Mesmo com os poucos pertences que recebeu de
doação, Esmelita se sente agradecida e sonha em poder voltar à vida
normal. “Só tínhamos nossa casinha de madeira, que ficava em cima do
rio. Agora só queremos encontrar um novo lugar para morar e poder voltar
a pescar para sobreviver.”
Orla da cidade já tem 49 interdições
A prefeita do município, Francinete
Carvalho, decretou no último dia 6 situação de emergência no município.
No documento a prefeita afirma que no desastre foram perdidos 13 imóveis
e outros 23 interditados pelo corpo técnico municipal.
O engenheiro da prefeitura, Noé Dias,
confirmou que a área interditada deve aumentar com o surgimento das
novas rachaduras e com o estudo dos técnicos do Serviço Geológico. “Com o
apoio da Defesa Civil e do CPRM estamos avaliando os riscos para
delimitar essas áreas. Inicialmente eram 23 imóveis interditados,
chegamos a 36 e hoje já estamos em 49”, explicou.

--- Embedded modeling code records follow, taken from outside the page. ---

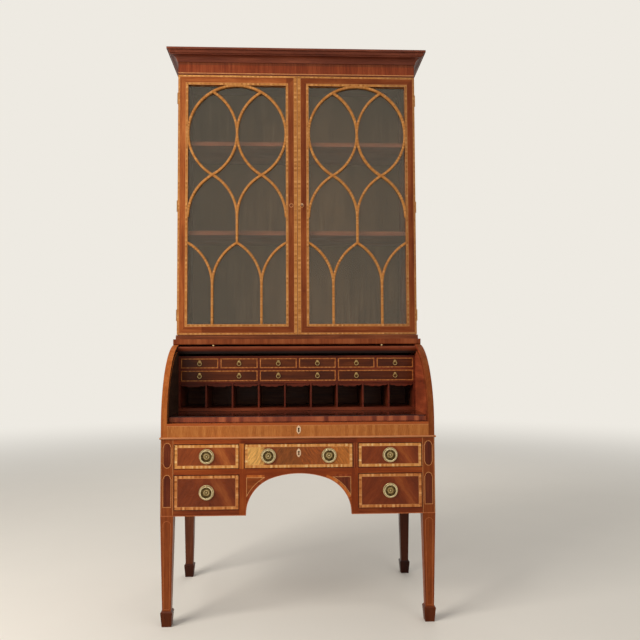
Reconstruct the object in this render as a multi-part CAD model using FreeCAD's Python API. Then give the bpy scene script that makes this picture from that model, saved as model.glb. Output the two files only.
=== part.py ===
import FreeCAD, Part
import math
import os

# Tambour secretary bookcase, in millimetres.
# X runs to the right, Y runs from the desk's front face to its back, Z is up from the floor.
# Everything is drawn with Y zero on the desk's front face and moved back to the middle when saved.

Vector = FreeCAD.Vector

# Overrun of every cutting shape past the face that it cuts
overrun = 5.0

# Desk case and legs
desk_width = 1070.0
desk_depth = 640.0
leg_height = 420.0
post_size = 50.0
leg_ankle_size = 34.0
foot_collar_size = 46.0
foot_collar_height = 6.0
foot_height = 54.0
foot_toe_size = 36.0

# Heights of the desk front, from the bottom rail up
bottom_rail_height = 22.0
lower_drawer_height = 136.5
mid_rail_height = 21.5
upper_drawer_height = 97.0
top_rail_height = 26.0
front_rail_thickness = 20.0

# Widths of the desk front
centre_opening_width = 426.0
front_stile_width = 18.5

# Arch of the kneehole
arch_side_land = 13.5
arch_crown_wood = 20.5
arch_crown_radius = 330.0
arch_shoulder_share = 0.5

# Panels and boards of the desk case
case_side_thickness = 16.0
case_side_recess = 2.0
pedestal_side_thickness = 12.0
case_back_thickness = 9.0
case_back_recess = 4.0
dust_board_thickness = 8.0
guide_height = 20.0
kicker_height = 18.0
kicker_width = 14.0
bead_height = 7.5
bead_projection = 5.5

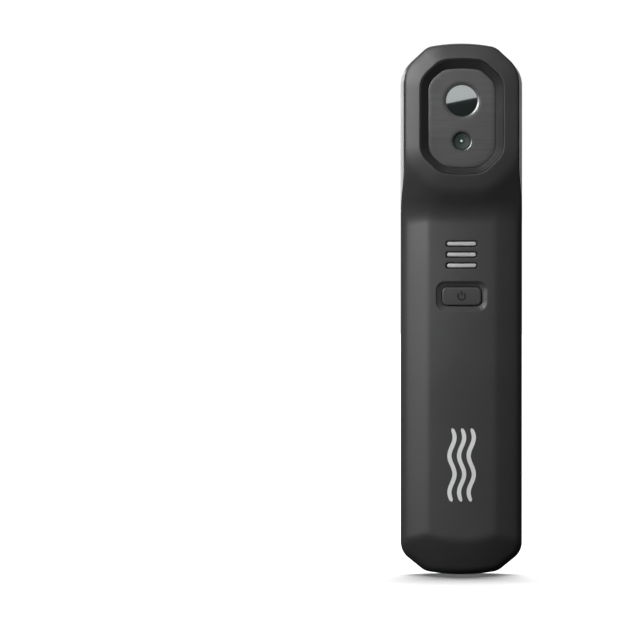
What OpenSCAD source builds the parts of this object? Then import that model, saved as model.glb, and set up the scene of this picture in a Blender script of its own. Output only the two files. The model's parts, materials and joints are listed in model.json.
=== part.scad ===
// Clip-on thermal imaging camera: a hand-sized wand with a camera head, standing on its lower end.
// The lenses look along -Y, the phone clip is on the +Y side, and +Z runs up the handle.

/* [Housing] */
// Overall length from the lower end to the top of the head
length = 149; // [147:0.5:152]
// Overall width
width = 34; // [33.6:0.1:34.6]
// Front of the head, measured from the middle of the whole depth
rim_y = -18; // [-18.4:0.1:-17.8]
// Crown of the handle's front face
face_y = -12; // [-12.3:0.1:-11.8]
// Back face of the housing
back_y = 4.5; // [4.4:0.1:4.6]
// Wall thickness of the two shells
wall = 1.7; // [1.5:0.1:1.8]

/* [Cameras] */
// Height of the thermal lens
thermal_z = 133; // [132:0.5:134]
// Radius of the thermal lens
thermal_r = 4.4; // [4:0.1:4.6]
// Height of the visible-light camera
visible_z = 121.7; // [121:0.1:122]
// Width of the window plate
plate_w = 18.7; // [18.4:0.1:18.9]
// Height of the window plate
plate_h = 27.9; // [27.6:0.1:28]

/* [Controls] */
// Height of the power button
button_z = 78.2; // [77:0.1:79]
// Height of the middle light bar
bars_z = 89.85; // [89:0.05:90.5]
// Distance between light bars
bar_pitch = 3.05; // [2.8:0.05:3.3]

/* [Phone clip] */
// Top of the fixed lower jaw
jaw_low_z = 79.4; // [78.5:0.1:80]
// Underside of the sliding upper jaw at rest
jaw_high_z = 141.2; // [140.8:0.1:141.6]
// How far the clip slides open
clip_travel = 32; // [28:1:32]
// Rear faces of the jaws, measured from the middle of the whole depth
jaw_y = 18; // [17.5:0.1:18.4]

/* [Hidden] */
$fn = 48;

black = "#2c2c2e";
dark = "#1b1b1d";
grey = "#b7b7b5";
rubber = "#3a3a3c";
steel = "#c8c8c8";
board_green = "#1f5a38";

// Housing
half_w = width / 2;
head_inset = 1;
neck_z = 101.6;
flare_top_z = 117.4;
part_y = -3;
wing_front_y = -7.9;
gap = 0.3;
eps = 0.01;
face_crease = 9.55;
crease_y = face_y + 0.5;
bevel_y = crease_y + (half_w - face_crease) * tan(25);
chin_z = 9.3;
lip_z = 107.5;
underside_slope = 0.717;
handle_top_z = 106;
inner_face_y = face_y + 1.8;
inner_head_y = -13.4;

// Window recess
recess_z = 128.6;
recess_w = 23.4;
recess_h = 32.6;
plate_z = 128.2;
plate_y = -15;
plate_t = 0.7;
gasket_t = 0.3;
ledge_y = plate_y + plate_t + gasket_t;
recess_cut = 5.75;
recess_corner_r = 6;
plate_cut = 4.2;
plate_corner_r = 5;
edge_bow = 0.35;
lens_hole_r = thermal_r + 1;
trim_r = lens_hole_r - 0.05;
visible_hole_r = 2.75;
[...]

A tristeza era evidente nos olho do
carpinteiro Lourival Silva e sua família enquanto encaixotavam seus
pertences. Apesar de sua casa não ter sido atingida pela erosão do
último sábado, as novas rachaduras que surgiram essa manhã os colocou em
uma zona de risco e eles terão que deixar a casa. “Logo cedo percebemos
que o fio elétrico está mais esticado e as rachaduras novas apareceram e
estão se aproximando. Vamos contar com a ajuda de amigos e parentes
pois é um risco ficar aqui”, informou.
Apesar de sua casa e seu estabelecimento
comercial já estarem interditados pela Defesa Civil desde a última
segunda-feira, o empresário Ademar Ferreira, proprietário da Estância
Cuca, que fica localizada bem em frente ao desabamento, insistia em
permanecer no local. O grupo de técnicos e de bombeiros precisaram ir
até sua casa e informar que as rachaduras estavam aumentando e o risco
de permanecer ali também. “Vamos tentar sair ainda hoje. Já estamos
providenciando a retirada de nossos pertences, sabemos dos riscos”,
comentou o empresário.
“No momento o ideal é a retirada das pessoas
do local pois ainda existem trincas que estão abrindo e podem vir a
abrir pois o terreno ainda está se estabilizando. Inclusive, é preciso
esperar o término do período de chuvas, para que o solo seque e a
movimentação do terreno diminua para poder pensar sobre o que será feito
no local”, comentou a geóloga que reafirma a importância de ser dada
uma destinação a área para que novas ocupações irregulares não
aconteçam.
A população de Abaetetuba nem sonhava estar
vivendo um janeiro assim. A maioria dos moradores vivia há mais de 20
anos no local da erosão e nunca tinha visto nada parecido. A fatalidade
insere a cidade na lista dos 800 municípios eleitos como prioritários
pelo Governo Federal para que sejam realizados mapeamento dos riscos,
não só no local do acidente mas em toda a cidade.
Em uma volta de lancha na orla da cidade a
geóloga apontava outros pontos aparentemente críticos na região e que
precisam de cuidado. “As áreas demarcadas como de risco serão
monitoradas pelo Plano de Emergência do Programa Nacional de Redução de
Desastres e desta forma tentar evitar os acidentes antes que eles
aconteçam”, explicou a geóloga Dianne.